Repeat only the lines from the one containing "Reconstruct the object" through the one containing "# Millimetres, +Z", exactly as written, both ends included.

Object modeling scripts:
□ □ □ □

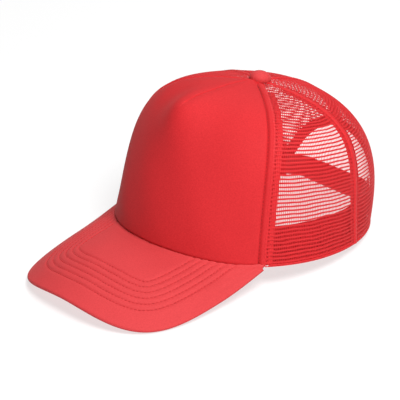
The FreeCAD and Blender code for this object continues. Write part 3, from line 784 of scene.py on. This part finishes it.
def tapePart(seam, low, nearDepth, farDepth):
    shares = np.linspace(low, trim["tapeTop"], 120)
    angle, share, across = stripGrid(seam, -trim["tapeHalf"], trim["tapeHalf"], shares, 17)
    part = smooth(-0.001, 0.003, across)
    depth = nearDepth + (farDepth - nearDepth) * part
    edge = trim["tapeHalf"] - np.abs(across)
    sink = rounded(edge, trim["tapeThickness"] / 2)
    depth = depth + 0.00012 * np.sin(share * 190) * bump(edge, 0.002)
    outer = crownPoint(angle, share, depth + sink)
    inner = crownPoint(angle, share, depth + trim["tapeThickness"] - sink)
    return closedSheet(outer, inner), (outer + inner) / 2


def makeSeams():
    foot = float(shareAtHeight(math.radians(64), 0.003))
    foam, mesh = trim["behindFoam"], trim["behindMesh"]
    for name, seam, low, depth in (("front", frontSeam, foot, foam), ("rear", rearSeam, 0.004, mesh)):
        part, middle = tapePart(seam, low, depth, mesh)
        node = name + "_seam_tape"
        bothSides(node + "_cloth", part, tapeCloth, [node], middle)
    bothSides("rear_seam_fold", seamFold(rearSeam, 0.0), meshYarn, [])
    # the turned edge of the mesh, which fills the joint beside the front panel
    shares = np.linspace(0.002, trim["foldTop"], 200)
    angle, share, across = stripGrid(frontSeam, -0.0012, 0.0008, shares, 9)
    inner = crownPoint(angle, share, 0.001 + 0 * across)
    part = closedSheet(crownPoint(angle, share, 0.0004 + 0.0001 * np.sin(share * 330)), inner)
    bothSides("front_seam_turning", part, meshYarn, [])
    archTop = float(crownAt(np.array(0.0), np.array(0.0585))[1])
    part, middle = tapePart(backSeam, archTop + 0.01, mesh, mesh)
    tape = makePiece("centre_back_tape_cloth", part, tapeCloth, replaces=("centre_back_tape",))
    declareCloth(tape, middle)
    makePiece("centre_back_fold", seamFold(backSeam, archTop), meshYarn)
    part, middle = tapePart(lambda share: 0 * share, crown["peakShare"], foam, foam)
    tape = makePiece("dart_tape_cloth", part, tapeCloth, replaces=("dart_tape",))
    declareCloth(tape, middle)
    rows = []
    outside, inner = trim["threadOutside"], trim["threadInside"]
    for offset in (-trim["rowsAside"], trim["rowsAside"]):
        for inside, depth in ((False, outside), (True, inner)):
            rows.append(seamStitches(rearSeam, offset, depth, 0.01, 0.93, inside))
            rows.append(seamStitches(lambda share: -rearSeam(share), offset, depth, 0.01, 0.93, inside))
            rows.append(seamStitches(backSeam, offset, depth, archTop + 0.015, 0.93, inside))
    for side in (-1, 1):
        for offset, depth in ((panel["stitch"], inner), (-panel["stitch"], trim["threadBehindFoam"])):
            seam = lambda share: side * frontSeam(share)
            rows.append(seamStitches(seam, side * offset, depth, 0.02, 0.91, True))
    makePiece("seam_stitches", join(*rows), threadCloth)


makeSeams()


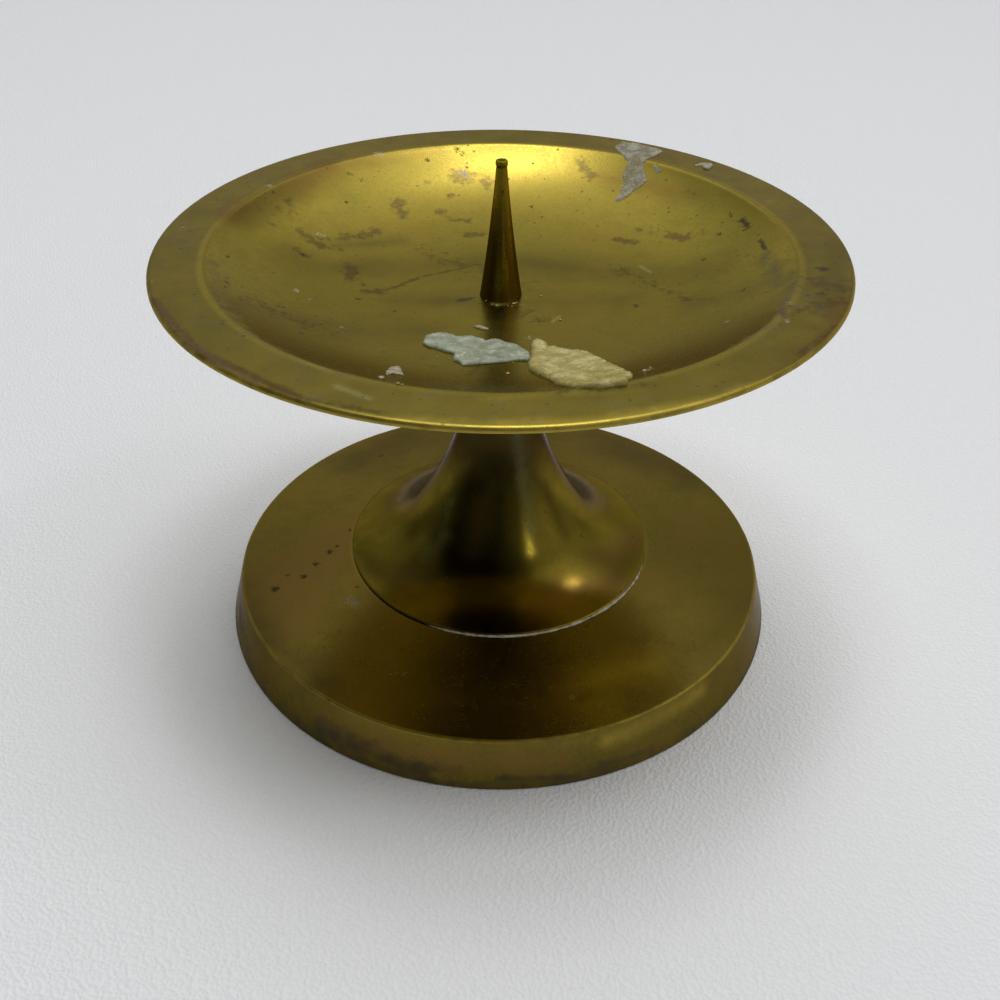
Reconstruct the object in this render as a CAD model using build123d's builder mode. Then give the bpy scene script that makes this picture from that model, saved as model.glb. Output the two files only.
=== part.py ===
from build123d import *
from math import cos, radians, sin
import os

# Pricket candle stand in turned brass, clamped on one threaded rod.
# Millimetres, +Z up, origin on the table at the middle of the base.

# Base: a turned disc, hollow underneath, that stands on a ring
base_radius = 55.6
base_top_radius = 52.9
base_edge_height = 9.6
base_seat_height = 13.0
base_wall = 3.0
foot_ring_width = 5.0
base_edge_break = 0.3
base_foot_round = 0.3
hollow_round = 2.0
seat_margin = 0.35
boss_radius = 10.0
boss_drop = 2.0

# Register: the raised disc of the base that centres the stem
register_radius = 25.35
register_height = 0.8
register_gap = 0.15
register_head_gap = 0.2

# Stem: a hollow trumpet, waisted below the pan
stem_height = 53.2
foot_radius = 30.25
foot_edge = 0.45
foot_slope = 12.0
waist_radius = 6.0
waist_drop = 10.4
join_turn = 36.0
collar_radius = 10.5
collar_edge = 0.8
stem_wall = 2.2
core_rise = 2.0

# Drip pan: a shallow dish with a broad flat rim
pan_radius = 60.0
pan_depth = 9.9
pan_wall = 2.0
rim_width = 8.8
rim_edge_thickness = 1.0
rim_round = 0.75
rim_under_round = 0.2
shoulder_round = 1.6
dish_floor_turn = 10.0
dish_wall_turn = 34.0
floor_margin = 0.5

# Spike: a slender cone, slightly hollow in outline, with a blunt tip
spike_length = 24.4
spike_radius = 3.75
spike_hollow = 0.22
neck_radius = 0.92
tip_radius = 1.03
tip_height = 1.0
tip_round = 0.2

# Rod and fastenings under the base
rod_radius = 2.0
rod_chamfer = 0.4
rod_gap = 0.15
thread_gap = 0.05
thread_depth = 5.0
thread_end_gap = 0.4
rod_below_nut = 1.2
washer_radius = 8.0
washer_thickness = 1.2
spring_washer_radius = 3.8
spring_washer_thickness = 0.9
spring_washer_split = 0.6
split_slant = 25.0
nut_sides = 6
nut_across_flats = 7.0
nut_height = 3.2
nut_chamfer = 0.45

# Cuts run past the faces that they go through by this much
overrun = 1.0

# Heights and radii that follow from the sizes above
stem_top = base_seat_height + stem_height
pan_floor = stem_top + pan_wall
rim_height = pan_floor + pan_depth
waist_height = stem_top - waist_drop
foot_top = base_seat_height + foot_edge
seat_radius = foot_radius + seat_margin
floor_radius = collar_radius + floor_margin
rim_inner_radius = pan_radius - rim_width
boss_face = base_seat_height - base_wall - boss_drop
washer_face = boss_face - washer_thickness
spring_washer_face = washer_face - spring_washer_thickness
nut_face = spring_washer_face - nut_height
rod_bottom = nut_face - rod_below_nut
rod_top = pan_floor + thread_depth - thread_end_gap
rod_hole_radius = rod_radius + rod_gap
thread_radius = rod_radius + thread_gap


def two_arc_radii(across, along, first, second):
    """Radii of two arcs that meet smoothly: the first turns away from the start direction by the
    angle first, the second from there to the angle second, and together they go along that
    direction and across it by the lengths given."""
    a, b = radians(first), radians(second)
    across_1, across_2 = 1 - cos(a), cos(a) - cos(b)
    along_1, along_2 = sin(a), sin(b) - sin(a)
    spread = across_1 * along_2 - across_2 * along_1
    radius_1 = (across * along_2 - across_2 * along) / spread
    radius_2 = (across_1 * along - along_1 * across) / spread
    return radius_1, radius_2


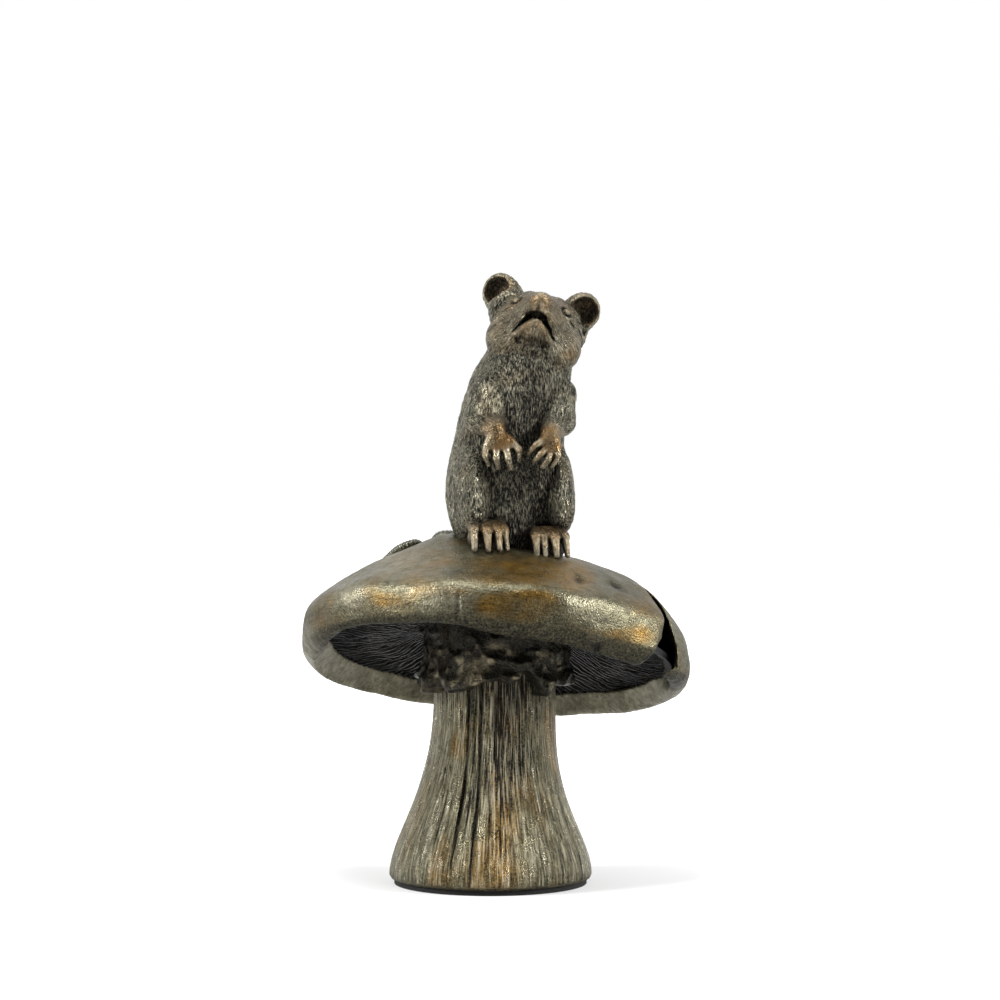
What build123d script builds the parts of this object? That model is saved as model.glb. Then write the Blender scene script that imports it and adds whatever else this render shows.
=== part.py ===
"""Mouse figurine: a bronze mouse sitting up on a tilted mushroom.

Millimetres, +Z up. The origin is the middle of the felt under the foot, and the mouse faces -Y.
The bronze is an assembly of castings: a hollow stem with a torn veil, a hollow cap closed by a plate of gills, and a
mouse built from torso, head, ears, legs, feet and tail. One stud clamps mouse, cap and stem, and pins stop them turning.
"""

from build123d import *
from math import asin, cos, degrees, radians, sin, sqrt
import os

# Mushroom: foot, stem and veil
felt_inset = 1.0
felt_thickness = 1.0
foot_radius = 21.6
foot_edge = 0.9
neck_radius = 12.9
flare_height = 34.0
stem_wall = 3.4
web_thickness = 9.0
veil_reach = 6.8
veil_drop = 12.5
veil_flare = 3.0
veil_wall = 1.2
veil_notch = 1.9

# Mushroom: cap and gills
cap_radius = 41.3
cap_rise = 23.2
cap_wall = 2.4
cap_rim_height = 47.2
cap_tilt_back = 16.0
cap_tilt_side = 5.0
cap_offset_side = 1.1
cap_offset_back = 1.4
lip_drop = 3.4
lip_curl = 2.2
lip_edge = 2.3
split_height = 13.5
split_width = 7.4
split_turn = -28.0
gill_count = 64
gill_depth = 2.6
gill_thickness = 0.7
gill_plate_thickness = 1.3
gill_plate_rise = 9.0
gill_start = 2.6
gill_margin = 0.6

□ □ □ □

Written reply:
Reconstruct the object in this render as a CAD model using build123d's builder mode. Then give the bpy scene script that makes this picture from that model, saved as model.glb. Output the two files only.
=== part.py ===
from build123d import *
from math import cos, radians, sin
import os

# Pricket candle stand in turned brass, clamped on one threaded rod.
# Millimetres, +Z up, origin on the table at the middle of the base.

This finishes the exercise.